Classification of Finite Simple Groups - Second-generation Classification

Second-generation Classification

The proof of the theorem, as it stood around 1985 or so, can be called first generation. Because of the extreme length of the first generation proof, much effort has been devoted to finding a simpler proof, called a second-generation classification proof. This effort, called "revisionism", was originally led by Daniel Gorenstein.

As of 2005, six volumes of the second generation proof have been published (Gorenstein, Lyons & Solomon 1994, 1996, 1998, 1999, 2002, 2005), with most of the balance of the proof in manuscript. It is estimated that the new proof will eventually fill approximately 5,000 pages. (This length stems in part from second generation proof being written in a more relaxed style.) Aschbacher and Smith wrote their two volumes devoted to the quasithin case in such a way that those volumes can be part of the second generation proof.

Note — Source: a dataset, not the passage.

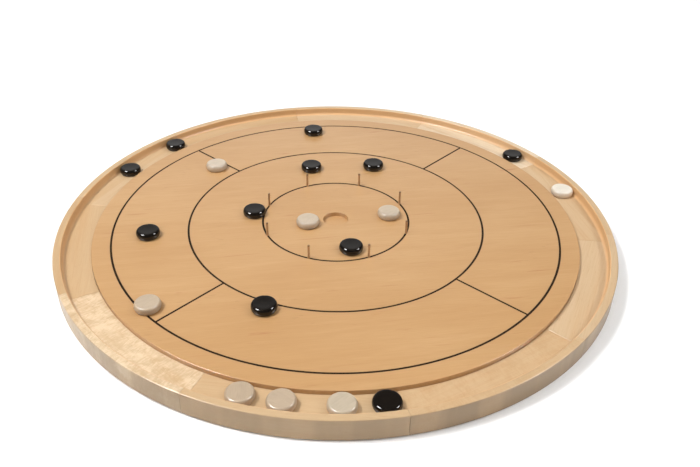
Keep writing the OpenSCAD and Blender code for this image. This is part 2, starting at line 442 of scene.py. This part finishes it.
def maple(name, seed, tangent, warmth=0.5, curl=0.0, wavy=0.0, paleness=0.0, face=0.6):
    """Clear-lacquered hard maple. tangent is the direction of the grain in the XY plane."""
    look = Look(name, Coat_Weight=0.35, Coat_Roughness=0.18, IOR=1.35)
    draw = random.Random(seed)
    shift = tuple(draw.uniform(-5, 5) for _ in range(3))

    def grained(*scale):
        return look.placed(scale, tangent, shift)

    cream = (0.555 + 0.06 * paleness, 0.386 + 0.079 * paleness, 0.216 + 0.083 * paleness)
    warm, ring_brown, fibre_dark = (0.51, 0.318, 0.155), (0.50, 0.290, 0.128), (0.44, 0.260, 0.120)
    pore_brown, curl_bright = (0.42, 0.24, 0.12), (0.94, 0.78, 0.56)
    wall_amber, face_shade_umber = (0.78, 0.45, 0.20), (0.33, 0.225, 0.125)
    cloud = look.noise(grained(4, 14, 14), detail=2)
    warming = look.ranged(cloud, 0.30, 0.72, 0.10 + 0.25 * warmth, 0.35 + 0.5 * warmth)
    tone = look.mixed(warming, cream, warm)
    rings = grained(1.5 + 5 * wavy, 75, 110)
    rings = look.noise(rings, detail=5, rough=0.62, distortion=0.2 + 1.2 * wavy)
    tone = look.mixed(look.ranged(rings, 0.42, 0.74, 0.0, 0.42), tone, ring_brown)
    fine = look.noise(grained(22, 700, 700), detail=3, rough=0.6)
    tone = look.mixed(look.ranged(fine, 0.35, 0.75, 0.0, 0.24), tone, fibre_dark)
    pores = look.noise(grained(90, 1100, 1100), detail=1, rough=0.4)
    pores = look.ranged(pores, 0.66, 0.76)
    tone = look.mixed(look.calc("MULTIPLY", pores, 0.35), tone, pore_brown)
    layers = [(fine, 0.025 * MM, 0.3)]
    if curl:
        ripple = look.noise(grained(210, 60, 60), detail=4, rough=0.65, distortion=1.8)
        blotch = look.noise(grained(30, 36, 36), detail=4, rough=0.6, distortion=1.0)
        figure = look.calc("MULTIPLY_ADD", ripple, 0.45, look.calc("MULTIPLY", blotch, 0.55))
        figure = look.ranged(figure, 0.40, 0.62)
        tone = look.mixed(look.calc("MULTIPLY", figure, 0.42 * curl), tone, curl_bright)
        layers.append((figure, 0.12 * MM, 0.35 * curl))

    # The inner wall and its cove are warmer, and the outer face is darkened with painted shade
    across = look.distance_from_axis()
    wall = look.ranged(across, wall_r - 4.5 * MM, wall_r - 1 * MM)
    rim = look.ranged(across, wall_r + 0.4 * MM, wall_r + 1.6 * MM)
    wall = look.calc("MULTIPLY", wall, look.calc("SUBTRACT", 1.0, rim))
    tone = look.mixed(look.calc("MULTIPLY", wall, 0.7), tone, wall_amber)
    # Painted shade: the outer face is darkened towards umber, by an amount that varies from block
    # to block
    side = look.ranged(across, outer_r - 0.8 * MM, outer_r - 0.2 * MM)
    blocks = look.noise(grained(16, 2, 2), detail=3, rough=0.6)
    blocks = look.ranged(blocks, 0.38, 0.62, 0.65 * face, 1.30 * face)
    tone = look.mixed(look.calc("MULTIPLY", side, blocks), tone, face_shade_umber)
    look.colour(tone)
    look.roughness(look.ranged(cloud, 0.25, 0.75, 0.38, 0.50))
    look.relief(*layers)
    return look.material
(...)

Gorenstein and his collaborators have given several reasons why a simpler proof is possible.

• The most important is that the correct, final statement of the theorem is now known. Simpler techniques can be applied that are known to be adequate for the types of groups we know to be finite simple. In contrast, those who worked on the first generation proof did not know how many sporadic groups there were, and in fact some of the sporadic groups (e.g., the Janko groups) were discovered while proving other cases of the classification theorem. As a result, many of the pieces of the theorem were proved using techniques that were overly general.

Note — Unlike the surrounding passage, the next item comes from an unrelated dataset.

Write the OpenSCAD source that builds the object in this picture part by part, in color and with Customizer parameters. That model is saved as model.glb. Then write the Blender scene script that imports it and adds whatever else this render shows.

• Because the conclusion was unknown, the first generation proof consists of many stand-alone theorems, dealing with important special cases. Much of the work of proving these theorems was devoted to the analysis of numerous special cases. Given a larger, orchestrated proof, dealing with many of these special cases can be postponed until the most powerful assumptions can be applied. The price paid under this revised strategy is that these first generation theorems no longer have comparatively short proofs, but instead rely on the complete classification.

• Many first generation theorems overlap, and so divide the possible cases in inefficient ways. As a result, families and subfamiles of finite simple groups were identified multiple times. The revised proof eliminates these redundancies by relying on a different subdivision of cases.

• Finite group theorists have more experience at this sort of exercise, and have new techniques at their disposal.

Aschbacher (2004) has called the work on the classification problem by Ulrich Meierfrankenfeld, Bernd Stellmacher, Gernot Stroth, and a few others, a third generation program. One goal of this is to treat all groups in characteristic 2 uniformly using the amalgam method.